Because of recent corporate scandals, the US Congress has enacted the Sarbanes-Oxley Act in 2002 which include certain mandatory regulations on corporations. For example, the Act calls for national securities exchange such as the New York Stock Exchange and NASDAQ to adopt listing standards mandating listed companies to have audit committees comprising solely of independent directors. However, some of the measures were viewed as unnecessary, wrong and risk being obsolete quickly. Among other things, the Act was accused of trying to fit the regulations to all organisations without recognising the diversity of firms. As Stephen Bainbridge notes, ‘The NYSE’s new standards strap all listed companies into a single model of corporate governance. By establishing a highly restrictive definition of director independence and mandating that such directors dominate both the board and its required committees, the NYSE fails to take into account the diversity and variance among firms’ (Bainbridge, 2003, p. 29).

The specifics on corporate governance must come from within the corporations. The board members must take the initiative to enact internal mechanisms, question managers’ decisions, hold them accountable of actions if need to and take responsibility of the decisions. Obviously, misreporting of financial statements to the government and evading tax payments are wrong, subjecting the corporations liable to corporate offences. If caught, their reputation will be ruined. It is important in this respect for board members to ensure proper reporting with assistance probably from the audit committees.

There are many checks that the corporations could rely on to align the interest of the agents with that of the principals. Greater transparency is one way. Others include (1) establishing a reliable compensation system, (2) auditing by outside auditors, (3) stronger market for corporate control (threat of takeover), (4) reducing likelihood of shirking (depending on the corporate culture and attitude of personnel), and (5) raising the standards of capital and product markets within which the firm functions (Bainbridge, 2003, p. 29).

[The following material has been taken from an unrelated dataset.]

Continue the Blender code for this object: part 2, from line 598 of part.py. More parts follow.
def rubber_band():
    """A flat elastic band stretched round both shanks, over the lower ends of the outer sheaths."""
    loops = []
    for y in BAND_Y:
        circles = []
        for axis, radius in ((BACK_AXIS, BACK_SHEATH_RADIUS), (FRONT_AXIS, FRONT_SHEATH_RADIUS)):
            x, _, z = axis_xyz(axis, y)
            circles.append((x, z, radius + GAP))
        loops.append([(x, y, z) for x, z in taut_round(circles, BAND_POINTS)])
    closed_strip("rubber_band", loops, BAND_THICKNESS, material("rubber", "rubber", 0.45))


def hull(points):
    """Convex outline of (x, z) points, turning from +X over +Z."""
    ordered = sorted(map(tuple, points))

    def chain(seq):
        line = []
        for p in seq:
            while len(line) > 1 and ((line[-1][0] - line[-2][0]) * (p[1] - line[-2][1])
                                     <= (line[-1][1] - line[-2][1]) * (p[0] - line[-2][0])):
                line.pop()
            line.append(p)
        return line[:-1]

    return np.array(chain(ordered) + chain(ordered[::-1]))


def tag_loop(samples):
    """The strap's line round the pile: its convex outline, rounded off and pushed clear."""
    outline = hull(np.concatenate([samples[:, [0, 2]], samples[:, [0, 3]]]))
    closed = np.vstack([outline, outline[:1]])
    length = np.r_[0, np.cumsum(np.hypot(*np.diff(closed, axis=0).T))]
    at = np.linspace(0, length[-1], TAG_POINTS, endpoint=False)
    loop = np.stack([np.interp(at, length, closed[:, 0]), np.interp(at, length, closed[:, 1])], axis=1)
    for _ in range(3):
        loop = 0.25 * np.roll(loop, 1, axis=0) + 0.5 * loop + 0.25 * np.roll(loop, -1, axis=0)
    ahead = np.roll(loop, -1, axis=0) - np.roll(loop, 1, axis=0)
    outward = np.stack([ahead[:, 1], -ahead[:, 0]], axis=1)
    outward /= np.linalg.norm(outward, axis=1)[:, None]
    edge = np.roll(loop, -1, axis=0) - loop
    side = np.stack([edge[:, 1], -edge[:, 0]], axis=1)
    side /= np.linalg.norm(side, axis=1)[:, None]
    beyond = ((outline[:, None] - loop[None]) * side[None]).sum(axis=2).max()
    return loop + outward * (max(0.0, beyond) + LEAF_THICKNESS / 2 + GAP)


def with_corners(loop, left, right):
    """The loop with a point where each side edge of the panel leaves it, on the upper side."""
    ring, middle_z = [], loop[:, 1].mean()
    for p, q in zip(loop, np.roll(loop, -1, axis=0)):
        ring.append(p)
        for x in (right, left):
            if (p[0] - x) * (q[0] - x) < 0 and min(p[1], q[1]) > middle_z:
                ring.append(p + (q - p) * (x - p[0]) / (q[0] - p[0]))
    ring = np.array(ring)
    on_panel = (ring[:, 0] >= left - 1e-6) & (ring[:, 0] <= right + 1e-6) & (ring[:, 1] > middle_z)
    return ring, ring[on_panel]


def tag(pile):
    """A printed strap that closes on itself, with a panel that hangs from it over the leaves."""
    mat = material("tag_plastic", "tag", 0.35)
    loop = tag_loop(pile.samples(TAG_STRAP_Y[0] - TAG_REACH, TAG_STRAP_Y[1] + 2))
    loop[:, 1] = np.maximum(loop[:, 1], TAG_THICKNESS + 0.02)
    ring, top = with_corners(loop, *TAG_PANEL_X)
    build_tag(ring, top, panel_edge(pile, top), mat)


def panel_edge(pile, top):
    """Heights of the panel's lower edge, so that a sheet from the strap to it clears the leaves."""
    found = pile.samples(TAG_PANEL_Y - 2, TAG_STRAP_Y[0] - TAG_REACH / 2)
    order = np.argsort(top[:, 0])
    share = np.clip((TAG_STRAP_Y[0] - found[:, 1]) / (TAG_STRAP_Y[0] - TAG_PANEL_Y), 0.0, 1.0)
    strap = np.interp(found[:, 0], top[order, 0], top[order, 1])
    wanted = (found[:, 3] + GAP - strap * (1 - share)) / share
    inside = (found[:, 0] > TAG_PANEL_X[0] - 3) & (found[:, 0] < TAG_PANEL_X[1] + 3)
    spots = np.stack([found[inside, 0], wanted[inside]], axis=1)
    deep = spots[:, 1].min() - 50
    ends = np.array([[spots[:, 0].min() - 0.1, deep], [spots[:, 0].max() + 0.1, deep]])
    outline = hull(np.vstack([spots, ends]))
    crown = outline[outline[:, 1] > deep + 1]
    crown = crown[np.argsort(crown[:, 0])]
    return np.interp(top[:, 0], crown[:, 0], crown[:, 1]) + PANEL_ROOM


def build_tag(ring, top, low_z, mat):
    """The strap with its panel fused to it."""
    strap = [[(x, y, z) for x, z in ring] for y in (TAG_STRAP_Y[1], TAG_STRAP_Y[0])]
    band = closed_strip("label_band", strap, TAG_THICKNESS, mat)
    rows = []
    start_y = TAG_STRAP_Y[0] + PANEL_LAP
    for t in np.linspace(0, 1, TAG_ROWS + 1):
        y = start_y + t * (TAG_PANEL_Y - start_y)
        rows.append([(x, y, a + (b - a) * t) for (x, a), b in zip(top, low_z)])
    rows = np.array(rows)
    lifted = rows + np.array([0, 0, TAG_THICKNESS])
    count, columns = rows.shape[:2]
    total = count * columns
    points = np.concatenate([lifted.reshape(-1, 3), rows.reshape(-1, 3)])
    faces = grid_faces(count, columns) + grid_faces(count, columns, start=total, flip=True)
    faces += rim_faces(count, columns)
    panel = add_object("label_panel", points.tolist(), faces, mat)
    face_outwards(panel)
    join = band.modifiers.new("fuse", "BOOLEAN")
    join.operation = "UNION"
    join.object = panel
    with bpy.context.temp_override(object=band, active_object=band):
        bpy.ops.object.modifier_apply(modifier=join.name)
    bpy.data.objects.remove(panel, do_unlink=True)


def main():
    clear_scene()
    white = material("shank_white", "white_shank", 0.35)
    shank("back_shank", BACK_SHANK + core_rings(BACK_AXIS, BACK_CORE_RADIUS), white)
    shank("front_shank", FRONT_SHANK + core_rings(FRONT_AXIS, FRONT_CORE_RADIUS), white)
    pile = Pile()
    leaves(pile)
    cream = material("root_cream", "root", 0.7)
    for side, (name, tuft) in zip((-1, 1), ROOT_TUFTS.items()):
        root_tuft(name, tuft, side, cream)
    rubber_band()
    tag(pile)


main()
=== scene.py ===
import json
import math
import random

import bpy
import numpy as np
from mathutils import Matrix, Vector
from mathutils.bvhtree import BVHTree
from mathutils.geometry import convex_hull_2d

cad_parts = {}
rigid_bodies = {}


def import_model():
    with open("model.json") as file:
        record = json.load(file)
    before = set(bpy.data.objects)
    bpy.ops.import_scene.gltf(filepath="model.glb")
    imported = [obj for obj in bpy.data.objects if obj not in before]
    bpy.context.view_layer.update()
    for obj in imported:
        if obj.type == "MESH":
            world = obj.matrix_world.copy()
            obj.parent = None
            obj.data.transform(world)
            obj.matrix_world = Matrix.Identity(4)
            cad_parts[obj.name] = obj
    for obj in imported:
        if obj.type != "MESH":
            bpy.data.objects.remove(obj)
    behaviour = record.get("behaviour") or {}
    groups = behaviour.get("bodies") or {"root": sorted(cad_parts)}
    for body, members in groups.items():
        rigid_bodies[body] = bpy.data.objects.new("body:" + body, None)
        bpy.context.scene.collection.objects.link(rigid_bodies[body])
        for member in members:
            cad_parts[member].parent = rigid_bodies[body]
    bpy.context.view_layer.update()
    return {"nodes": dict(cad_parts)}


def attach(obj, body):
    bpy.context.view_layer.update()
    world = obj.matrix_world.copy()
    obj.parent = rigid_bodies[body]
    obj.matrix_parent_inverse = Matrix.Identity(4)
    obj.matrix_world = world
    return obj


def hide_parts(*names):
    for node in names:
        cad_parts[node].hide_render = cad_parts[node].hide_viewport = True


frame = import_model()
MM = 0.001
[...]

Governance in firms operating in the illegal sector is different. Power concentration in the hands of a few is more likely. Their relationship with the agents is usually informal where the virtue of trusts tends to be more important than formal contracts. If this is true and the informal element is strong, it would be difficult to rely on the firm’s internal governance structure to improve the situation. The organisations are likely to remain in the status quo and contribute to the UGE unless the leaders have a change in mindset to turn over a new leaf. Otherwise, the nation may have to rely more exclusively on external monitoring mechanisms in the form of government controls and regulations rather than internal mechanisms to contain the growth of the illegal sector.

Conclusion

            This paper examines the channels in which an organisation could have contributed to the UGE. A firm that goes by the book, acquiring legitimate means of production and producing goods and services that are not prohibited by law, essentially operates in the aboveground economy. But there may be cases where some firms do not report their production fully to the public authority possibly with the intention to evade taxes. In this respect, the firms are said to be working in the unreported sector. They do not participate directly in the UGE although they impose very similar problems as those that are produced by firms operating in the UGE. On the other hand, if the means of production are acquired illegitimately and/or the law prohibits the output supplied, the firms operate in the illegal sector and they contribute to the UGE.

            There have been suggestions that the UGE could benefit the society because it provides employment opportunities to the population and promotes entrepreneurship (in the UGE, businessmen usually do not have to comply with regulations imposed by the government). While some of these claims may be true in some countries, the root cause really lies in the government’s failure to facilitate economic development through the imposition of more pro-business policies and procedures. The quality of public governance thus matters as our recommended reform measures might have suggested. Moreover, the nature of business contributing to the UGE must be taken into consideration. While petty traders selling food, cloths and other ‘friendly’ stuffs on the streets do not impose much of a problem to the society, many would agree that the world would be a better place to live in if organisations in support of (1) sales and production of illegal drugs, (2) terrorist activities, and (3) money laundering, human trafficking and drugs smuggling, are detected and eradicated.

References

Bainbridge, Stephen, 2003, The Creeping Federalization of Corporate Law, Research Paper No. 03-7, UCLA, School of Law Research Paper Series, University of California, Los Angeles.

Berle, Adolf and Gardiner Means, 1932, The Modern Corporation and Private Property, MacMillan, New York.

De Soto, Hernando, 1989, The Other Path: The Invisible Revolution in the Third World, Harper and Row, New York.

Feige, Edgar, 1990, ‘Defining and Estimating Underground and Informal Economies: The New Institutional Economics Approach’, World Development, 18(7), pp. 989-1002.

Perrow, Charles, 2002, Organizing America, Princeton University Press, United States.

Schansberg, Eric, 1996, Poor Policy: How Government Harms the Poor, Westview Inc, United States.

Schneider, Friedrich and Robert Klinglmair, 2004, Shadow Economies Around the World: What do we Know?, Working Paper No. 0403, April 2004, Department of Economics, Johannes Kepler University of Linz.